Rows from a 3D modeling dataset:
══════════
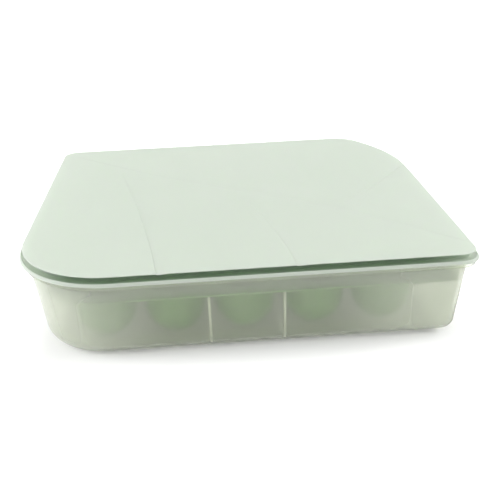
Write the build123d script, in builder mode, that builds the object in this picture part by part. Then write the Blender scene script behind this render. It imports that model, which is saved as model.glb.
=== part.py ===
from build123d import *
from math import acos, cos, degrees, radians, sin
import os

os.makedirs("parts", exist_ok=True)

# Egg keeper with a flip lid. All sizes are in millimetres. X runs along the front, Y to the back
# and Z up, with the origin at the centre of the tub's underside. Every plan outline is the lid's
# outline moved in, so an inset is a distance inside the edge of the lid's lip.

# Plan outline over the lid's lip
lid_width = 320
lid_depth = 292
tip_radius = 15
lobe_radius = 70
shoulder_width = 38.5
shoulder_depth = 57.5
shoulder_lean = 1.5
shoulder_back_radius = 28
shoulder_side_radius = 150
least_radius = 2.5

# Tub
tub_height = 62.4
floor_thickness = 2
wall_thickness = 1.8
wall_inset = 7.6
wall_draft = 5.6
bottom_radius = 14.5
bottom_steps = 9
wall_lobe_radius = 62
rim_inset = 2
rim_thickness = 1.6
rim_drop = 4
rim_edge_thickness = 1.2
rim_edge_radius = 0.5
rib_thickness = 1.6
rib_reach = 7
rib_offset = 26

# Lid
lid_seat_gap = 0.3
lip_overlap = 0.8
lip_thickness = 1.3
lip_radius = 0.4
lip_slope_width = 1
lip_slope_height = 1.6
lip_crest_width = 0.3
lip_crest_height = 0.6
gutter_slope_width = 0.7
flange_thickness = 0.8
neck_inset = 6.3
neck_thickness = 2
neck_height = 2.7
plate_inset = 2.5
plate_edge_height = 0.6
plate_flare_height = 1.7
plate_edge_radius = 0.3
plate_thickness = 2
locator_clearance = 1
locator_thickness = 1.4
locator_depth = 2.5
vein_width = 0.8
vein_depth = 0.4

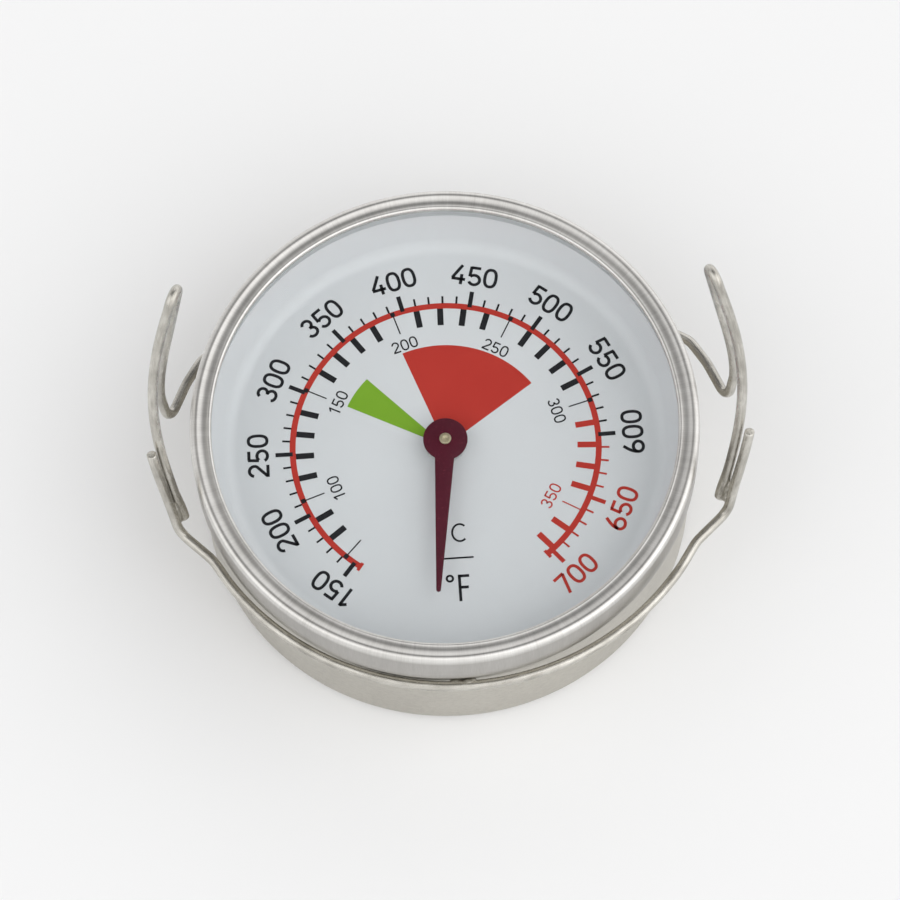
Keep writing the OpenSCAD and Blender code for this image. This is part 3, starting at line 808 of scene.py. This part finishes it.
def ring_weld(deg):
    """Lump of weld that wraps the wire and runs on to the cup's wall."""
    a = np.radians([deg - 4.2, deg + 4.2])
    r = TOUCH_R - SEAT
    p = np.stack([r * np.cos(a), r * np.sin(a), np.full(2, RING_Z)], -1)
    return bead(p[0], p[1], WIRE_R, deg)


for name, part in (
    ("right_handle_weld", leg_weld(1)),
    ("left_handle_weld", leg_weld(-1)),
    ("front_ring_weld", ring_weld(-88)),
    ("rear_ring_weld", ring_weld(90)),
):
    build(name.replace("weld", "bead"), [part], WELD, "case", [name], 60)


# ---------------------------------------------------------------- pointer and spindle


def pointer_outline(grow):
    """Outline of the pointer: the hub's arc from one side of the blade to the other, then the
    blade's straight sides and its rounded tip, all moved out by grow."""
    hub = HUB_R + grow
    root, tip = 1.45 + grow, 0.35 + grow
    reach = POINTER_LEN - 0.35
    start = math.asin(root / hub)
    a = np.linspace(start, 2 * np.pi - start, 88)
    hub_arc = np.stack([hub * np.cos(a), hub * np.sin(a)], -1)
    b = np.linspace(-np.pi / 2, np.pi / 2, 12)
    tip_arc = np.stack([reach + tip * np.cos(b), tip * np.sin(b)], -1)
    outline = np.concatenate([hub_arc, tip_arc])
    c, s = math.cos(math.radians(POINTER_DEG)), math.sin(math.radians(POINTER_DEG))
    return outline @ np.array([[c, s], [-s, c]])


def plate(levels):
    """Stack of outlines at rising heights, closed below and above by flat faces."""
    rings = [np.column_stack([o, np.full(len(o), z)]) for o, z in levels]
    n, count = len(levels[0][0]), len(levels)
    faces = quads(count, n, False, True)[:, ::-1].tolist()
    faces.append(list(range(n))[::-1])
    faces.append(list(range((count - 1) * n, count * n)))
    return np.concatenate(rings), faces


blade = plate(
    [
        (pointer_outline(-0.05), POINTER_Z),
        (pointer_outline(0.0), POINTER_Z + 0.06),
        (pointer_outline(0.0), POINTER_Z + POINTER_T - 0.1),
        (pointer_outline(-0.03), POINTER_Z + POINTER_T - 0.03),
        (pointer_outline(-0.1), POINTER_Z + POINTER_T),
    ]
)
build("pointer_blade", [blade], POINTER, "pointer", ["pointer"], 50)

boss_z = POINTER_Z - BOSS_H
boss_profile = rounded(
    [
        [SPINDLE_R + 0.02, boss_z],
        [BOSS_R, boss_z],
        [BOSS_R, POINTER_Z],
        [SPINDLE_R + 0.02, POINTER_Z],
    ],
    [0.02, 0.25, 0.2, 0.02],
    5,
)
build("boss_ring", [lathe(boss_profile, 96)], BOSS, "pointer", ["pointer_boss"])

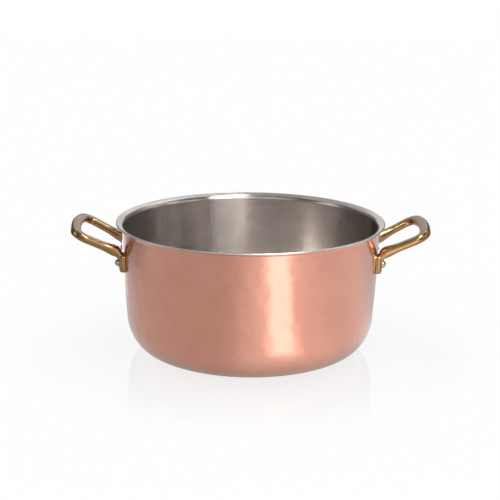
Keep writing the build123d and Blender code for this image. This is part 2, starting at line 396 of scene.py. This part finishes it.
══════════
[OBJECTIVE]
Lines from the start of the material above through the line containing "least_radius = 2.5" are to be duplicated exactly, and only those.

[COMPLETE ANSWER]
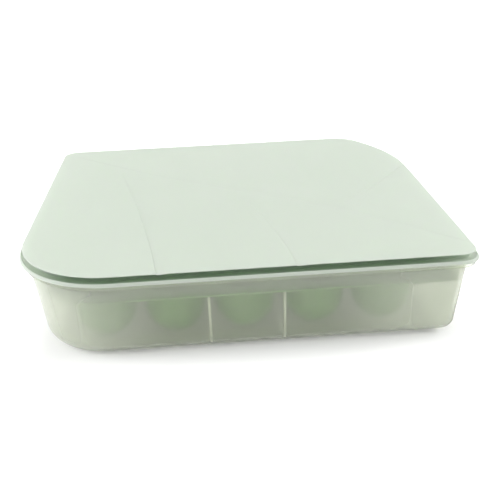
Write the build123d script, in builder mode, that builds the object in this picture part by part. Then write the Blender scene script behind this render. It imports that model, which is saved as model.glb.
=== part.py ===
from build123d import *
from math import acos, cos, degrees, radians, sin
import os

os.makedirs("parts", exist_ok=True)

# Egg keeper with a flip lid. All sizes are in millimetres. X runs along the front, Y to the back
# and Z up, with the origin at the centre of the tub's underside. Every plan outline is the lid's
# outline moved in, so an inset is a distance inside the edge of the lid's lip.

# Plan outline over the lid's lip
lid_width = 320
lid_depth = 292
tip_radius = 15
lobe_radius = 70
shoulder_width = 38.5
shoulder_depth = 57.5
shoulder_lean = 1.5
shoulder_back_radius = 28
shoulder_side_radius = 150
least_radius = 2.5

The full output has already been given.